» Problem details
The records below hold a stretch from the line with "elbow.data.materials.append(pvc_material())" through the line with "conduit elbow: the"; return exactly those lines, ends included, and nothing more.

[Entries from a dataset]
☆ ☆ ☆ ☆ ☆

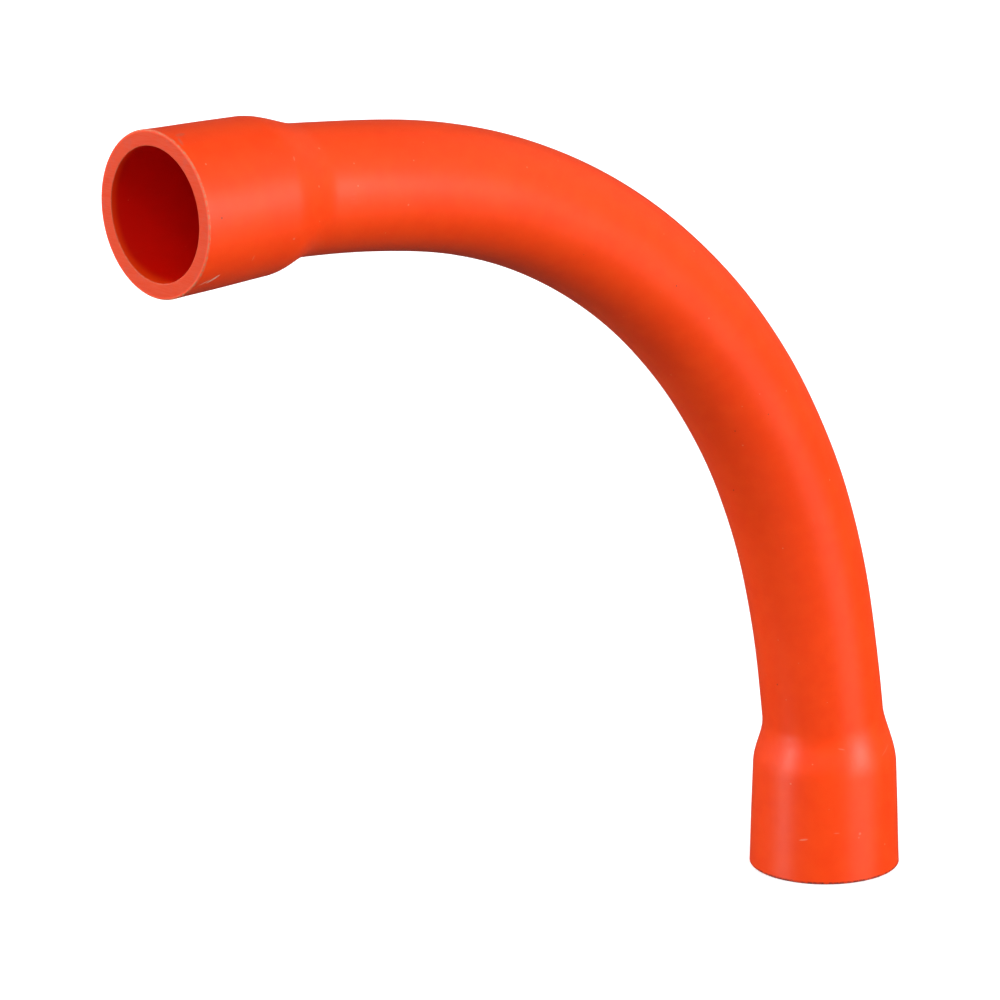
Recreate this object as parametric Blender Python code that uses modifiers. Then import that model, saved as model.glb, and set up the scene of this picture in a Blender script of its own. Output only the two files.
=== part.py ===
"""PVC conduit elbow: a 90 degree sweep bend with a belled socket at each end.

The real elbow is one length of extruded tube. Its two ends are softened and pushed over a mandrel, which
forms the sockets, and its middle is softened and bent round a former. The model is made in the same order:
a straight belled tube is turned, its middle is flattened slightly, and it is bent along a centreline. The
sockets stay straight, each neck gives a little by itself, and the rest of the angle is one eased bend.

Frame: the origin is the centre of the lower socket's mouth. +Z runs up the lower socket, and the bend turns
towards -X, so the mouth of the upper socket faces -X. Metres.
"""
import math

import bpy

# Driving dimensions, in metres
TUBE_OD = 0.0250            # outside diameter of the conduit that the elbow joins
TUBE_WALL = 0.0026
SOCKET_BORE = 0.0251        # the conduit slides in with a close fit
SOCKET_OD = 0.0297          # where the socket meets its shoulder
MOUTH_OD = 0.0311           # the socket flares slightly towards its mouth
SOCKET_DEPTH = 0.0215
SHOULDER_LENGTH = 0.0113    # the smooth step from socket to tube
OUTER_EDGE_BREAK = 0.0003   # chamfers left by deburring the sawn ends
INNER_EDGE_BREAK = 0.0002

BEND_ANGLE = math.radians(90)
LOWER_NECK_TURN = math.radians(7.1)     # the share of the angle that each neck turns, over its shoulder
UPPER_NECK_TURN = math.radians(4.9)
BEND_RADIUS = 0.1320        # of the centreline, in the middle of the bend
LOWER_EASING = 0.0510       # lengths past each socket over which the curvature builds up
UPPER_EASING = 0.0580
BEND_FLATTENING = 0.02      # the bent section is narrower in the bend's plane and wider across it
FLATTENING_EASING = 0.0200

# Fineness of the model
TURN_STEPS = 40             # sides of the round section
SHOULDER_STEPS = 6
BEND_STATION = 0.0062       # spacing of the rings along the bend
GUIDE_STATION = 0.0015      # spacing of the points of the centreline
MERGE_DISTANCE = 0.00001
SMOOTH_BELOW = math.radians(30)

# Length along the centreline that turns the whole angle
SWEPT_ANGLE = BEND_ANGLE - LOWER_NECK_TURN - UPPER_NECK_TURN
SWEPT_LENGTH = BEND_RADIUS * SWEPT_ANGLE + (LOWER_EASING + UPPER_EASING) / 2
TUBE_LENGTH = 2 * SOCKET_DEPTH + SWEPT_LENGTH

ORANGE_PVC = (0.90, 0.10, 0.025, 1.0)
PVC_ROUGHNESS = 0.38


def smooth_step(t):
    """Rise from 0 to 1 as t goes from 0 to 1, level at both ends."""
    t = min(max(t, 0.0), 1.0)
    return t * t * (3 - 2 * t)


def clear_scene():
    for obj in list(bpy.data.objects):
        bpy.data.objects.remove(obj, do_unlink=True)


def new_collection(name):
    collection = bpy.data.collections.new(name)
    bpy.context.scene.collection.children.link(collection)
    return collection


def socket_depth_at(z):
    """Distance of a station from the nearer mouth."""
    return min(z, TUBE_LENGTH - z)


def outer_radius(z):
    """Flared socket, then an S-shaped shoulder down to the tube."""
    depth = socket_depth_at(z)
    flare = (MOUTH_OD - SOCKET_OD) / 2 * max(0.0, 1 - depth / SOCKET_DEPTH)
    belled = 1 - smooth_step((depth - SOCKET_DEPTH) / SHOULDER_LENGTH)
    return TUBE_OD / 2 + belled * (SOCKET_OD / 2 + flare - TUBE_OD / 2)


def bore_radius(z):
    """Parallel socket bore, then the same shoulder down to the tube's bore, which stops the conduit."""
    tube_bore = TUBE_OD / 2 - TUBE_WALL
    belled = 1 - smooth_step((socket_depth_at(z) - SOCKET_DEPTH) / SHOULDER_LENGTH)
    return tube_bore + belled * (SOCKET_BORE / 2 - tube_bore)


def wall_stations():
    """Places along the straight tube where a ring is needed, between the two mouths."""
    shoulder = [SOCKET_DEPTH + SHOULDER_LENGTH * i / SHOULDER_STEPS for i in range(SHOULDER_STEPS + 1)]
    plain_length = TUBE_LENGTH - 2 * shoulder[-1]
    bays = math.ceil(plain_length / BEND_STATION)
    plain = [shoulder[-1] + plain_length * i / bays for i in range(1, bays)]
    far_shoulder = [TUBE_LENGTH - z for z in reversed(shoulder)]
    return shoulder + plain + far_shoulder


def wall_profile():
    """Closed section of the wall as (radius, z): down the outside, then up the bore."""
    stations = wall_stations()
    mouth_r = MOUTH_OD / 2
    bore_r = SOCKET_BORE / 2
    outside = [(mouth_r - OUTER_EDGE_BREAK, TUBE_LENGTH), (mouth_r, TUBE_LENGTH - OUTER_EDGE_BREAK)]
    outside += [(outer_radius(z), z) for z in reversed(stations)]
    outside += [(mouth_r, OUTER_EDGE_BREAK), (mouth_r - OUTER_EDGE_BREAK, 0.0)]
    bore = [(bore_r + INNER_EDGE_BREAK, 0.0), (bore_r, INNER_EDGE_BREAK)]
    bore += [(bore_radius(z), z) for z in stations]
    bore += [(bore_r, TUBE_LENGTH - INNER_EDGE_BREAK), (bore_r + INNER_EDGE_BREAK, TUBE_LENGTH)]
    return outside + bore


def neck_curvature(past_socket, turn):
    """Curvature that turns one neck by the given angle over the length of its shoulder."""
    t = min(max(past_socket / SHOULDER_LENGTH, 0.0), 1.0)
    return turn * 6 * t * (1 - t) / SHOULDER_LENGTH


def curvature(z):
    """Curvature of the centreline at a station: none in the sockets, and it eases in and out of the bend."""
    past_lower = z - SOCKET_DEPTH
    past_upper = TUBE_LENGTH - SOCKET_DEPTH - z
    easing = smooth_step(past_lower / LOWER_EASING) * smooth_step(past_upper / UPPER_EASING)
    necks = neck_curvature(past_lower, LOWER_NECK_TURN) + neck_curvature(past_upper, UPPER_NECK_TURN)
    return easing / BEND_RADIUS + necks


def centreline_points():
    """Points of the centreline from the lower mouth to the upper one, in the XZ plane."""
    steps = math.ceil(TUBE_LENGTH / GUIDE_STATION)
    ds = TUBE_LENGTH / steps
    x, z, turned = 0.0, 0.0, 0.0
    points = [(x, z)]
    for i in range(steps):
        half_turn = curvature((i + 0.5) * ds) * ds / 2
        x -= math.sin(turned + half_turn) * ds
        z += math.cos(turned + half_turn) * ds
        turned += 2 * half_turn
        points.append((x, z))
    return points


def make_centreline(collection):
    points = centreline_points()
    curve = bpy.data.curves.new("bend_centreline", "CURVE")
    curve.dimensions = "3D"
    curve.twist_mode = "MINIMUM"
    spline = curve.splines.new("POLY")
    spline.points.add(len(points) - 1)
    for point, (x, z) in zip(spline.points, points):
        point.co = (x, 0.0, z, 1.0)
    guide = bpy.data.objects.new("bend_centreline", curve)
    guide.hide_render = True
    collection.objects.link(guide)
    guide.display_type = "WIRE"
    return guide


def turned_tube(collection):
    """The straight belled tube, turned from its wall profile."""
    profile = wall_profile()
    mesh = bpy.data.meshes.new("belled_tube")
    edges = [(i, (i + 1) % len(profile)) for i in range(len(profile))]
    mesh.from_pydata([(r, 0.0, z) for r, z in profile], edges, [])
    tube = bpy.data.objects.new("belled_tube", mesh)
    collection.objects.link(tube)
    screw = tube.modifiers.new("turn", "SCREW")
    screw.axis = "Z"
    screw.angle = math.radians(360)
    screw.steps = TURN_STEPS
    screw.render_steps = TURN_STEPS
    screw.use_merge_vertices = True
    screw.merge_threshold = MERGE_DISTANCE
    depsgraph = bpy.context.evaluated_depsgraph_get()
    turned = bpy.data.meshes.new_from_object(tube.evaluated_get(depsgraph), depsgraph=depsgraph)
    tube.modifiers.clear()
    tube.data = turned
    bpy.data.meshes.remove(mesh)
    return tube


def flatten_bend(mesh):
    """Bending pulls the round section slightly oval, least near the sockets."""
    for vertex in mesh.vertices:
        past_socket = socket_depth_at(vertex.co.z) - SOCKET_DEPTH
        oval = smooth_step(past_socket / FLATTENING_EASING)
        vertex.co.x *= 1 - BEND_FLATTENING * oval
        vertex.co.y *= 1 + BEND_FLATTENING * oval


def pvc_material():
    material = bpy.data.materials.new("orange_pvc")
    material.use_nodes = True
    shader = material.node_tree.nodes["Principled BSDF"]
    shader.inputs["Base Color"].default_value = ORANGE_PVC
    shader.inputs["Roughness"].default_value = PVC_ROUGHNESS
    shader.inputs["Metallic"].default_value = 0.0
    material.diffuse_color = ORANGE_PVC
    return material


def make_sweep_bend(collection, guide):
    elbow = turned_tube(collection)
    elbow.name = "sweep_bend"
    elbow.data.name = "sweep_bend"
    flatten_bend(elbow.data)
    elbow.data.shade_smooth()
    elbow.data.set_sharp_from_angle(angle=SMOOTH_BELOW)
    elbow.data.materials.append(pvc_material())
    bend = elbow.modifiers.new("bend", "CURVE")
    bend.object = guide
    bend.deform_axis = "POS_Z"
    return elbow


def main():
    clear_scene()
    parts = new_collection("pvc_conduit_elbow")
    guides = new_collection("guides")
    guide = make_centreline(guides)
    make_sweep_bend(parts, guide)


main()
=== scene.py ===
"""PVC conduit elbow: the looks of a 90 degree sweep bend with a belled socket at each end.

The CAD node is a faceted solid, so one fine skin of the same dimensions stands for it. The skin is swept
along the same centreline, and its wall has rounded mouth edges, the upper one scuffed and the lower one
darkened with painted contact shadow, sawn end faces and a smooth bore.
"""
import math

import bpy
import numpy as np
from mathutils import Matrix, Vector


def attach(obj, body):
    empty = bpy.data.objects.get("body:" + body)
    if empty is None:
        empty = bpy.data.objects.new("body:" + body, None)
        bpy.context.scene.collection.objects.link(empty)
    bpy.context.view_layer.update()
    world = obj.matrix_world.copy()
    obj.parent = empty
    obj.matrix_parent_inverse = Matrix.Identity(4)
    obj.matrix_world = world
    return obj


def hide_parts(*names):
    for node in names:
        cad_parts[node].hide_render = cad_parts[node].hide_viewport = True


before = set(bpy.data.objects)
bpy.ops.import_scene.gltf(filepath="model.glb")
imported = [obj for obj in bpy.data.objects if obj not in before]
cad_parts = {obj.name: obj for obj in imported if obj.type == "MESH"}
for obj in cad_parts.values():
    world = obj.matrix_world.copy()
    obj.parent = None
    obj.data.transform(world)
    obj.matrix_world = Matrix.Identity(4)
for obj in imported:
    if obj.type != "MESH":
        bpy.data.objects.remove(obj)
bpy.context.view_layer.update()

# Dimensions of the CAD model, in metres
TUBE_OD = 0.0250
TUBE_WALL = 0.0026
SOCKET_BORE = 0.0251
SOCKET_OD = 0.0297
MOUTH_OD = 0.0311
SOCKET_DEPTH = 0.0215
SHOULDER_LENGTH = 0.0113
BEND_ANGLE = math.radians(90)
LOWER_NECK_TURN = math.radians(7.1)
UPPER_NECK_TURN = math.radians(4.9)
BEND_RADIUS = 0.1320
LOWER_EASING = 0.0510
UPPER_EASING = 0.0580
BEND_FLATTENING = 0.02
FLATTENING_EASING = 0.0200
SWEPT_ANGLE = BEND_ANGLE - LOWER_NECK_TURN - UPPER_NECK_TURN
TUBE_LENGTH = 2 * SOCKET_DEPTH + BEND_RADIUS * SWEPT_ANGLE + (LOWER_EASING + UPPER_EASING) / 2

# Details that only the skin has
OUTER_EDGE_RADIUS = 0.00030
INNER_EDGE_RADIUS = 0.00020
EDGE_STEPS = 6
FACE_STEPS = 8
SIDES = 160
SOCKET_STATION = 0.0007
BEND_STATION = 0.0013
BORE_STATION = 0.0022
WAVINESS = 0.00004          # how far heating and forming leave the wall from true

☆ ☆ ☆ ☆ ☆

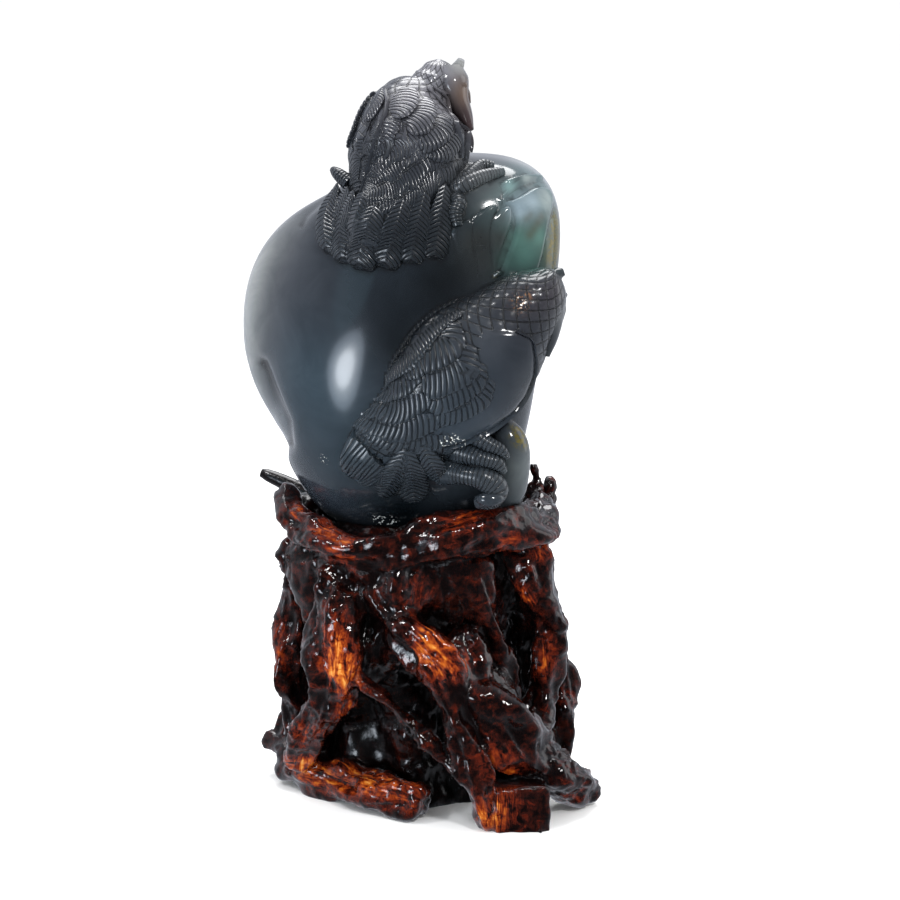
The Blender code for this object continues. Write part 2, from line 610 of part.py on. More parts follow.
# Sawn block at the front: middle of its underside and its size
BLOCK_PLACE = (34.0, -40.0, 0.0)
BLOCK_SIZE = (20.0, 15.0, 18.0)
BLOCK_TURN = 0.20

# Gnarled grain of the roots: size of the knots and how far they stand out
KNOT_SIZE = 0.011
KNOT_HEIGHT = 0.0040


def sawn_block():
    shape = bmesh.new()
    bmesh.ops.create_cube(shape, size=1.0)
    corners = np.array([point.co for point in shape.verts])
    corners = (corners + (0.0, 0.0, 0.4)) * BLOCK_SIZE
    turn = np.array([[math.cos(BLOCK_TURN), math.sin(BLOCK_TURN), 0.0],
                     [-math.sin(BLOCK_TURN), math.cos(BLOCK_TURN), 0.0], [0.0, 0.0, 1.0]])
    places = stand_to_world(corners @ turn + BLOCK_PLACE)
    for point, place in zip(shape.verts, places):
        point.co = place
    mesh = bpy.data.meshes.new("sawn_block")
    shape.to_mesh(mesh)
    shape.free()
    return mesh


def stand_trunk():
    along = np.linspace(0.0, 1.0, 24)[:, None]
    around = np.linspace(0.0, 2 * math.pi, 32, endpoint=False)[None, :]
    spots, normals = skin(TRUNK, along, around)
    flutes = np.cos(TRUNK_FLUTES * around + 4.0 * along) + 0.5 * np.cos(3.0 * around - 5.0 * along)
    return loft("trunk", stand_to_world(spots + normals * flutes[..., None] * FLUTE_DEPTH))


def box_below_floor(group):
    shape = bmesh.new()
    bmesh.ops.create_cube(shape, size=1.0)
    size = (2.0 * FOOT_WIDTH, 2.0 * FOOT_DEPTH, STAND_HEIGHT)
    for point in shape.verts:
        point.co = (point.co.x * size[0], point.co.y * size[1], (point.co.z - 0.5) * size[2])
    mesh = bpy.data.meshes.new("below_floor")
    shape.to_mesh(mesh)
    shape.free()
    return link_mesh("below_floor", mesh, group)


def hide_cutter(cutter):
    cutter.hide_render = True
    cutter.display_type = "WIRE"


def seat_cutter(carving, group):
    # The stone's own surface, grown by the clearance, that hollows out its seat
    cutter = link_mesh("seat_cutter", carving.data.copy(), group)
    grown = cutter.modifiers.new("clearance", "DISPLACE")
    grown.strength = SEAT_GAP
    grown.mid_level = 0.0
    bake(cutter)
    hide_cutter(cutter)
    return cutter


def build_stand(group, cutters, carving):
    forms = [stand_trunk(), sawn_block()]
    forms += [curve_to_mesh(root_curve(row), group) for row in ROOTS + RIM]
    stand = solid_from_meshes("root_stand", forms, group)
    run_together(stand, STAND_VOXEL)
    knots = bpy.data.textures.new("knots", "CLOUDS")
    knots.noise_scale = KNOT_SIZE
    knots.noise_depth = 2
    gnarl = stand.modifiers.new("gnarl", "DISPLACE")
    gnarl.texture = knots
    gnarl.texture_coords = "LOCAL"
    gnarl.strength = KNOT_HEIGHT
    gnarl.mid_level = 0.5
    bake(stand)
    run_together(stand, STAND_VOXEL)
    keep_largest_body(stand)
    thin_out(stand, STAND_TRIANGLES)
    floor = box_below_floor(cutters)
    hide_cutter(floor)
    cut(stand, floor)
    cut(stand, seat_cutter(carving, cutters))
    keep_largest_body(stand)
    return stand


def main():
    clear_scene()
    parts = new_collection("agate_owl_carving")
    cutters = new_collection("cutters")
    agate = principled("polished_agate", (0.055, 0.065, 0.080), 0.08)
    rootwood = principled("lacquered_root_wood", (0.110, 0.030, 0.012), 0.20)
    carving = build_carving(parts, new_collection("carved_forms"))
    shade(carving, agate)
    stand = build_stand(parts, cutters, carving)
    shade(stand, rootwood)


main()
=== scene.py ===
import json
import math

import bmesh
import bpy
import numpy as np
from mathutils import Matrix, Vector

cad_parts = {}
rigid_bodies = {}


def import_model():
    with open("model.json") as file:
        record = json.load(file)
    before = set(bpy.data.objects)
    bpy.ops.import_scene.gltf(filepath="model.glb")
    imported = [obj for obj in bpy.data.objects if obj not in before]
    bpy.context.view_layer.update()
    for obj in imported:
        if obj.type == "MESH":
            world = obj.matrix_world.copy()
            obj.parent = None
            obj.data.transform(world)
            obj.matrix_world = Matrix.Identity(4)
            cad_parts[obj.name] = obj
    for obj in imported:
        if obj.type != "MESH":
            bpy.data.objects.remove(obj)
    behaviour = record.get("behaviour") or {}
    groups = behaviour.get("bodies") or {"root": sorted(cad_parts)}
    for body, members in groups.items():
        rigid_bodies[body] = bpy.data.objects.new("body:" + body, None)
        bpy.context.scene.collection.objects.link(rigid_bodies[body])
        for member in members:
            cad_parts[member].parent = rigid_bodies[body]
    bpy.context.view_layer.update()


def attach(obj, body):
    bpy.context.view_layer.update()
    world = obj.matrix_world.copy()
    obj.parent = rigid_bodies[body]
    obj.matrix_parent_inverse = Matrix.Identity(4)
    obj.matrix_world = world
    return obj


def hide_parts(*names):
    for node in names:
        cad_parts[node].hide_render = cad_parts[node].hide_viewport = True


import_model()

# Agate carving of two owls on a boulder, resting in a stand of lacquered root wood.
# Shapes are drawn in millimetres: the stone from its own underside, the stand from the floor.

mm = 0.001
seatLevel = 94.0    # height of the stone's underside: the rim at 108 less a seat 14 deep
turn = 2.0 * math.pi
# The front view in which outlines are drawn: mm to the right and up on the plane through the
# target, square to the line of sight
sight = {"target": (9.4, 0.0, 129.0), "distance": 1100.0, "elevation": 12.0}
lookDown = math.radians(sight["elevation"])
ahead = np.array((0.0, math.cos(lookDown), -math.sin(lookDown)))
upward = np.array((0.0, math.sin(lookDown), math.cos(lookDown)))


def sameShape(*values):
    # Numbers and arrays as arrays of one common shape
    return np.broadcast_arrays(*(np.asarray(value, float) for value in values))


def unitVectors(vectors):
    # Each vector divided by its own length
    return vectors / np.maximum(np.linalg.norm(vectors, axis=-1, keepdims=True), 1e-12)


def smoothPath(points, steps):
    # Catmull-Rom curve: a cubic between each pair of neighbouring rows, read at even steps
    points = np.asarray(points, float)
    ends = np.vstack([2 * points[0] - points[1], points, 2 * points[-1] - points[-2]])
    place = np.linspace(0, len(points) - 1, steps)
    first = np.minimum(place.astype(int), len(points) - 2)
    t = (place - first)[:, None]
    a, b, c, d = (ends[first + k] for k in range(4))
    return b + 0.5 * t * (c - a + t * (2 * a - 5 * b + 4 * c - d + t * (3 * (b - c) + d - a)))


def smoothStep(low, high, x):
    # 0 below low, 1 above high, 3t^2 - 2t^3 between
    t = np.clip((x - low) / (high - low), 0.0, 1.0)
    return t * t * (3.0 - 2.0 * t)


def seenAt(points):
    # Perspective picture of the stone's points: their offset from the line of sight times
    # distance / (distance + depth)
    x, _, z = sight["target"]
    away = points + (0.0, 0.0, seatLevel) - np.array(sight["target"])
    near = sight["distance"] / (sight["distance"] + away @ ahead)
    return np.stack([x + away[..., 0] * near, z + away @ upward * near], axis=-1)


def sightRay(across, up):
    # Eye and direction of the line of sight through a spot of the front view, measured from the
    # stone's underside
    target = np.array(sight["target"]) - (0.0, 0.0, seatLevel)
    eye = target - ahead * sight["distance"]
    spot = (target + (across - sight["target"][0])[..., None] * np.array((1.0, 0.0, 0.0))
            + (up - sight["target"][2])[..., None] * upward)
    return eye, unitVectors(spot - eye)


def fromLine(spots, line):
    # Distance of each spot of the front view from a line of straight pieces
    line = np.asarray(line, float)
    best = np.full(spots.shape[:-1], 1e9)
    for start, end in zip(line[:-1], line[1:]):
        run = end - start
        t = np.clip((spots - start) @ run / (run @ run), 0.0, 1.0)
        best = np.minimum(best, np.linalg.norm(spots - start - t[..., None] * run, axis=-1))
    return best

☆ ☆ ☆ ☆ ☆

» Written response
    elbow.data.materials.append(pvc_material())
    bend = elbow.modifiers.new("bend", "CURVE")
    bend.object = guide
    bend.deform_axis = "POS_Z"
    return elbow


def main():
    clear_scene()
    parts = new_collection("pvc_conduit_elbow")
    guides = new_collection("guides")
    guide = make_centreline(guides)
    make_sweep_bend(parts, guide)


main()
=== scene.py ===
"""PVC conduit elbow: the looks of a 90 degree sweep bend with a belled socket at each end.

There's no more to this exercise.